“Last night on an elevator in New York, headed to dinner with my colleagues, a woman on the elevator asked if I was China Gorman. When I said yes, she hugged me tightly and told me who she was. Twenty years ago, in Boston, I hired her to be my assistant with the easy promise that I’d support her HR career aspirations. After I left that company we lost track of each other, but I did track her success via LinkedIn. She’s now a VP of HR at a leading cable/media company in NYC. So grateful to see her! With a husband, two kids, an IRL Master’s Degree and smart, hard work, she’s making the impact she hoped for 20 years ago.
“Bumping in to her made me remember all the people who helped me and believed in my potential as I was starting out my career. Hope they know how much I appreciated their support.”
That was a quote from my good friend China Gorman speaking to the importance of mentoring and believing in people
I too received a note from a college intern who eventually became my employee. She and I worked together for a few years before she got married and moved away:
I was doing research today on onboarding and in reading the article I see that you are the one that is being quoted and profiled; I am still learning from you after all these years. Thank you.
I am sure many of you get LinkedIn requests from people who are just starting out and may have read, heard you give a speech, or are asking for mentorship. Hopefully you are agreeing to help. Somewhere along the line there were folks in all of our lives. We did not just rise up one day and become the Big Kahuna in HR.
The relationship questions I ask
There was a line of questions that I would always ask when I would interview someone for a manager’s role. I would take the last 2 or 3 jobs and I would want to know how many people from those jobs they still connect with. My concern was around their direct reports, and how many they connected with.
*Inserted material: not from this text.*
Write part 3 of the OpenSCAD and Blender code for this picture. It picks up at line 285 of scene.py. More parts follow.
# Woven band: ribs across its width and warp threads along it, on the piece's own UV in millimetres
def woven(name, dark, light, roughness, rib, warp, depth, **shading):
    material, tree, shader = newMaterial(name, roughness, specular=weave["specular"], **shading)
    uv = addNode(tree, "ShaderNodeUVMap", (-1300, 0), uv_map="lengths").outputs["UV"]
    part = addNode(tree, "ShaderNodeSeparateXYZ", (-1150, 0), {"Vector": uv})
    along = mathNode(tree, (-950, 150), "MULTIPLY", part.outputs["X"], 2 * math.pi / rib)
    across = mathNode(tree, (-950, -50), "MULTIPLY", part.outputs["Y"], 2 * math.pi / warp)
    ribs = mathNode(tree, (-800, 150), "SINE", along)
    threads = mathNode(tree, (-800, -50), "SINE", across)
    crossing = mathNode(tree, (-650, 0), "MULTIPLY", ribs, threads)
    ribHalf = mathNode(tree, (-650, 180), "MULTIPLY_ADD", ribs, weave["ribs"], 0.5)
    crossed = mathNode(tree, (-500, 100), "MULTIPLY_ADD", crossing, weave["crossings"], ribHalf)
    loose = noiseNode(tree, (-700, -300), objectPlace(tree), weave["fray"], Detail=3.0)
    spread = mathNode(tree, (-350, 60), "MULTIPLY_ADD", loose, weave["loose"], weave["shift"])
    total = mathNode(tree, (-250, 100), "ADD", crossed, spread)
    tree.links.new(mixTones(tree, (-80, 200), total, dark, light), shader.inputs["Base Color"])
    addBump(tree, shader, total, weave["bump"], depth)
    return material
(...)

That was is important to me. My reasoning is that a person who connects with people is a stronger manager and relationship builder.
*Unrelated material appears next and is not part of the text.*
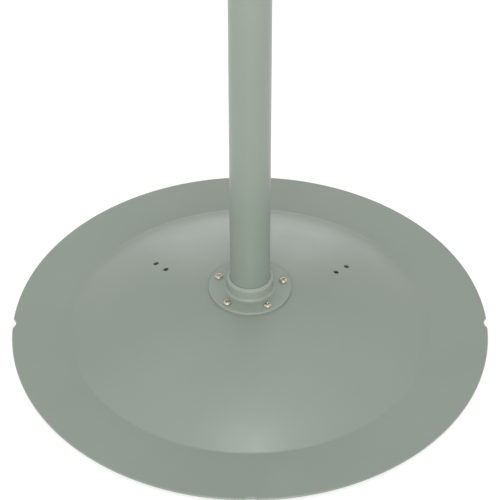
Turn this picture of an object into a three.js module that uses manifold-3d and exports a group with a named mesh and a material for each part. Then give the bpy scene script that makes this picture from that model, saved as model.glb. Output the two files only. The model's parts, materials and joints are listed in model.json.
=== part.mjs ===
// Floor-standing customer pole display: a domed sheet-steel base, a flanged pole, a telescoping mast with a
// cam lever clamp, and a display head that swivels and tilts. Millimetres, +Z up, origin on the floor under
// the pole's axis. The display faces -Y.
import * as THREE from "three";
import { mergeVertices } from "three/addons/utils/BufferGeometryUtils.js";
import Module from "manifold-3d";

const wasm = await Module();
wasm.setup();

// ---------- Driving dimensions ----------

const GAP = 0.3; // between pieces that meet
const THIN_GAP = 0.1; // between stacked flat faces

const BASE_RADIUS = 305;
const SHEET = 3; // steel sheet of the base
const FOOT_HEIGHT = 5;
const CREASE_RADIUS = 231; // where the flat brim turns up into the dome
const DOME_RISE = 60; // from the brim's top to the flat seat under the flange
const SEAT_RADIUS = 54;

const POLE_RADIUS = 25.1;
const POLE_WALL = 1.6;
const POLE_TOP = 960;
const MAST_RADIUS = 19.05;
const MAST_WALL = 1.5;
const MAST_BOTTOM = 700;
const MAST_TOP = 1240;

const FLANGE_RADIUS = 52.2;
const FLANGE_THICKNESS = 3.2;
const BOSS_RADIUS = 29.3;
const BOSS_HEIGHT = 20.5; // from the flange's underside

const SCREW_COUNT = 5;
const SCREW_CIRCLE = 43.2; // radius of the screw circle
const SCREW_TURN = 12.4; // degrees from +X to the first screw
const M6 = { shank: 3, head: 5.4, headHeight: 3.4, hole: 3.4 };
const M4 = { shank: 2, head: 3.8, headHeight: 2.2 };
const M3 = { shank: 1.5, head: 2.9, headHeight: 1.8 };

const HEAD_WIDTH = 236;
const HEAD_HEIGHT = 92;
const HEAD_CORNER = 14;
const HEAD_BACK = -16; // y of the head's flat back; the tilt axis is at y = 0
const HEAD_FRONT = -58;
const HEAD_SPLIT = -40; // y where the bezel meets the rear cover
const SHELL = 2.6; // moulded wall

const TILT_ABOVE_YOKE = 58;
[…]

One of SHRM’s top HR competencies is Interpersonal Competencies: Relationship Management. However, that is a skill not limited to just HR. The entire business spectrum revolves around the ability to connect with people.
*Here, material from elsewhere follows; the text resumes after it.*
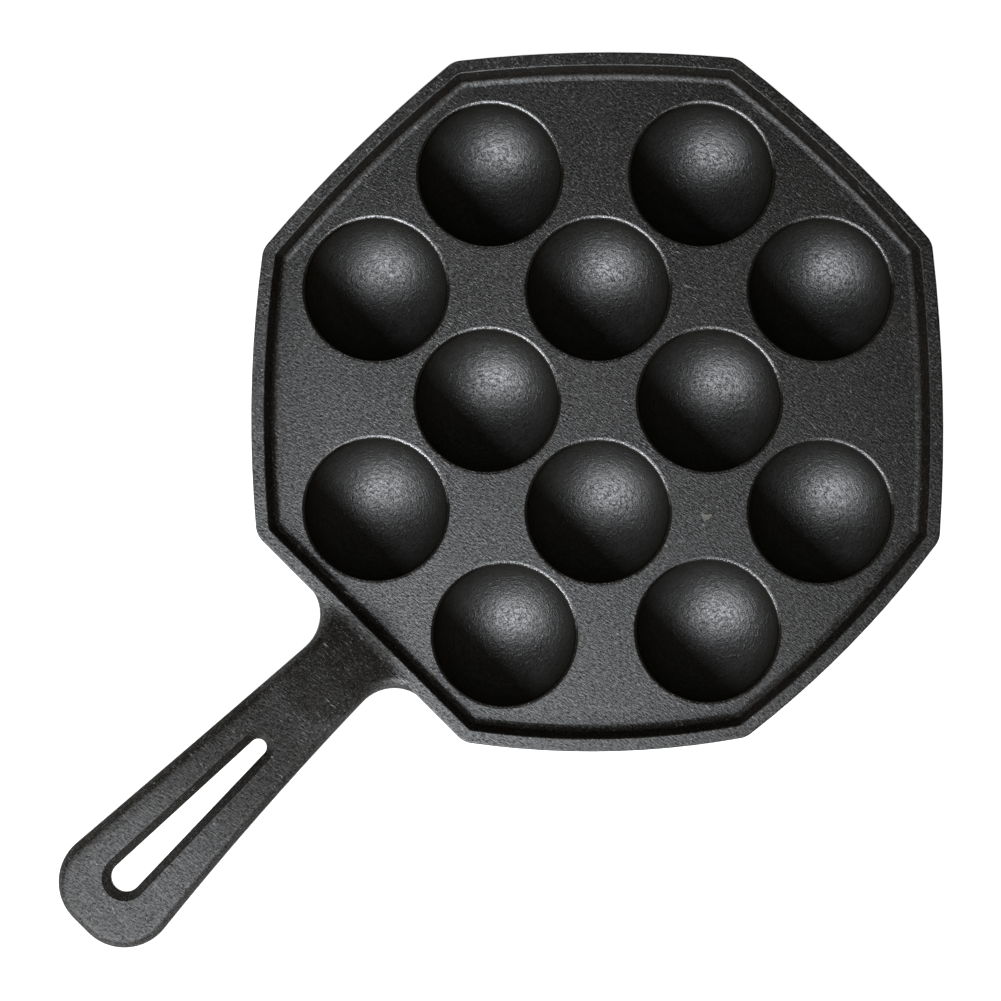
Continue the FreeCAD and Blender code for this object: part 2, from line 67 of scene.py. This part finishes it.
# Colours of the iron
IRON_DARK = (0.0080, 0.0065, 0.0045, 1)
IRON_LIGHT = (0.0150, 0.0125, 0.0090, 1)
IRON_BOWL = (0.0065, 0.0052, 0.0025, 1)
IRON_GLINT = (0.42, 0.42, 0.43, 1)
IRON_BARE = (0.27, 0.265, 0.23, 1)
BARE_SHADE = 0.6

# Finish of the iron
IRON_REFRACTION = 2.1
IRON_ROUGHNESS = (0.35, 0.41)
BOWL_ROUGHER = 0.06
RING_SMOOTHER = -0.13

# Noises: how fine they are, their detail, roughness and distortion
GRAIN = (1300, 3, 0.6, 0.4)
FINE = (2600, 2, 0.6)
COARSE = (700, 2, 0.5, 0.5)
BLOTCH = (60, 3, 0.6)
BLOTCH_RANGE = (0.3, 0.7)
WRINKLE = (1.0, 3, 0.62, 0.6)
WRINKLE_AT_AXIS = (1500, 3, 0.62, 0.6)

# Strokes: their turn in degrees and their length, then their noise
BRUSH = (-80, 3.2, (2300, 2, 0.55, 0.4))
SCRATCH = (-88, 4.5, (1500, 2, 0.55, 0.8))

# How much each noise adds to the relief, in metres, and to the glints and the tone
IRON_RELIEF = (0.00010, 0.00012, 0.00005, 0.00006)
IRON_GLINTS = (0.25, 0.3, 0.5)
IRON_TONE = (1.3, 1.1, 0.8)
BOWL_RELIEF = (0.00015, 0.00022, 0.00004, 0.00006)
BOWL_TONE = (1.0, 1.1, 0.55)

# Parts of a noise that stand out as marks
STREAKS = (0.66, 0.74)
FLECKS = (0.62, 0.72)
SCRATCHES = (0.68, 0.74)
GRIT = (0.56, 0.68)
GRIT_GLINT = 0.12
CREST_GLINT = 0.005
CREST_SHARPNESS = 4.0

# Cups, measured from the middle of the ball or from its axis
BALL_RADIUS = 0.0203
BOWL_END = (BALL_RADIUS + 0.0001, BALL_RADIUS + 0.0006, 1.0, 0.0)
LIP = (BALL_RADIUS - 0.0001, 0.0214)
LIP_DROP = 0.0005
LIP_ROUNDNESS = 1.3
LIP_GLINT = (0.7, 1.0)
RING_START = (0.2, 0.4)
RING_END = (0.6, 0.85, 1.0, 0.0)
RING_SHINE = (0.38, 0.62, -0.7, 2.6)
# Painted shade over a cup's lip and the top of its wall, left off on the upper right, where the
# lip faces the lamp
LIP_SHADE_RADIUS = 0.0213
LIP_SHADE_END = (LIP_SHADE_RADIUS - 0.0001, LIP_SHADE_RADIUS + 0.0001, 0.06, 1.0)
LIP_SHADE_FLATNESS = 1.025
LIP_SHADE_DEPTH = (DECK_TOP - 0.003, DECK_TOP - 0.001, 1.0, 0.0)
LIP_LIT_SIDE = PICTURE_RIGHT * 0.5 + PICTURE_UP * 0.866
LIP_LIT_SPREAD = (0.55, 0.8)

# Wrinkles of a bowl, which run round its axis
WRINKLES_DOWN = 1500
WRINKLES_ROUND = 7.0
WRINKLES_APART = 900.0
AXIS_END = (0.08, 0.25)

# Sheen by the slope of a face: its rise from 0 to 1, and the share of sheen at either end
CUP_SLOPE = (0.15, 0.7, 0.2, 1.0)
SLOPE = (0.55, 0.96, 0.08, 1.0)
SIDE_SLOPE = (0.12, 0.45, 0.5, 0.0)
SIDE_OUTWARD = (-0.5, -0.2)
UNDERSIDE = (-0.3, 0.0, 0.5, 1.0)
BOWL_SHEEN = (0.0, 1.0, 0.5, 0.85)
TONE_SHEEN = (1.15, 2.05, 0.15, 1.75)

# Painted shade and light by place along X, from the rim out to the handle's end
PAN_MIDDLE = (0.0483, -0.0003, 0.0239)
FILLET_PAINTED_SHADE = (0.08, 0.4, 1.0, 0.15)
FILLET_END = (-0.058, -0.054)
NECK = (-0.051, -0.001, 0)
NECK_SHAPE = (0.75, 1.0, 0)
NECK_PAINTED_SHADE = (0.0115, 0.0155, 0.42, 1.0)
GRIP_DARKER = (-0.056, -0.078, 1.0, 0.42)
GRIP_LIGHTER = (-0.098, -0.118, 1.0, 1.38)

# Painted shade along the handle's left edge, which is a leaning line
EDGE_LEAN = -0.065
EDGE_PLACE = 0.0058
EDGE_START = (-0.060, -0.075)
EDGE_PAINTED_SHADE = (0.0005, 0.005, 0.45, 1.0)

# Painted shade: sheen that falls toward the right of the picture, and is lower on the handle
PAINTED_FALLOFF = (-0.045, 0.115, 1.27, 0.57)
HANDLE_PAINTED_SHADE = (-0.050, -0.062, 1.0, 0.79)

# The scab on the deck: its place and outline in the picture, the outline in millimetres
SCAB_PLACE = (0.0592, -0.0048)
SCAB_OUTLINE = ((-1.75, 0.75), (-1.1, 1.15), (0.2, 0.85), (1.5, 1.15), (2.05, 0.75),
                (1.35, -0.1), (0.5, -0.75), (-0.35, -1.35), (-0.8, -0.9), (-1.0, -0.1))
SCAB_FOOT = DECK_TOP - 0.0001
SCAB_CROWN = DECK_TOP + 0.00042
SCAB_CROWN_SCALE = (0.00085, 0.00082)
SCAB_TILT = 0.00014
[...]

Google’s Project Oxygen basically mirrored the same. The best managers in their research were relationship builders and good communicators
Become a clone
This is so important because as managers we become role models whether we like it or not. Carlos Ghosn, Chairman and CEO of the Renault-Nissan Alliance said, “I think that the best training a top manager can be engaged in is management by example.”
Early in my career, I met and worked with a CEO who inspired me to want to follow her style, if I ever managed people. I wanted to clone her leadership style and I did. She was the most down to earth senior leader I had ever come in contact with.
She was just as much at ease in the mail room or talking to the average employee as she was in the board room. Everyone knew her by her first name and felt comfortable just walking up to her and having a conversation. You got in the elevator and if she walked in, there was no panic attack as the CEO had just entered your space. Matter of fact they would hold the door for her, wanting her to come in.
However, I had another manager who was so bad I knew I would never imitate her style because it was just not a trusting style. She exemplified behaviors that caused turmoil in departments and the workspace.
Oscar for best leader
We should all take inventory from time to time to make sure we are being a real leader in setting the example. Know that the people who work for you are watching, emulating and studying your approach. Some things they will duplicate, and some they will shed.
So it is important we paint the right picture of how a leader should act. If there was an Oscar for Best Leader in an Organization, you want to make sure you are one of the finalists.